The tools have used several geospatial analysis techniques including:

 ·Calculating distance and gradient from the lowest point of development to the nearest drainage option using raster processing, proximity analysis and attribute querying,

 · Identifying flooding extent caused by sewer blockage using hydrology tools,

·  Iteratively tracing and querying geometric network to generate hydraulically independent areas.

All these tools have given Stantec a competitive edge in the Wastewater Sector. The abstract will share details on how several water companies have opted for these technologies over their current practices to provide reliable drainage solutions to the communities they serve. It will discuss upon advantages and challenges of combining geospatial analysis with programming. It will also touch upon a checklist to follow when you develop a customized GIS toolbox for a client. 

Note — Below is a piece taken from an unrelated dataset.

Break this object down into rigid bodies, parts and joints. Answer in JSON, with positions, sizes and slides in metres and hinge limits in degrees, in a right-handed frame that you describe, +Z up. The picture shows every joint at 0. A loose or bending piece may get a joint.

Abstract: (Eleza Kollannur, Andrew Sitti)

The challenge of collecting Utility Network during mobile ArcCollector survey is that flow direction, ancillaries and connectivity must be correctly represented during the survey in understanding the data collectively. It is important to capture connected assets like incoming and outgoing pipes, update additional pipe data and even represent photos with bearing during a survey.

Python along with geospatial analysis helps putting the ‘what’ to ‘where’. As such we created a set of tools using GIS automation and programming tools, which first creates data structure for survey data collection, followed by post-processing tools which re-engineers standard survey forms to correctly represent mobile survey network data based on flow direction and connectivity, as automated forms and maps.

The tools use python programming to sort spatial data across excel tabs based on incoming and outgoing pipe data collected from a manhole, along with autogenerated pipe clocks. This helps the engineers in familiarizing data collected as per traditional survey form layouts. It also has the capability of arranging and tagging photos collected to node names to corelate with the data collected.

The abstract will share details on how several water companies in UK have opted for these tools over their current practices and generated solutions 60% faster giving Stantec a competitive operational advantage. It will elaborate on how Python can automatically generate all standard deliverables for a project which can bring huge time and cost savings.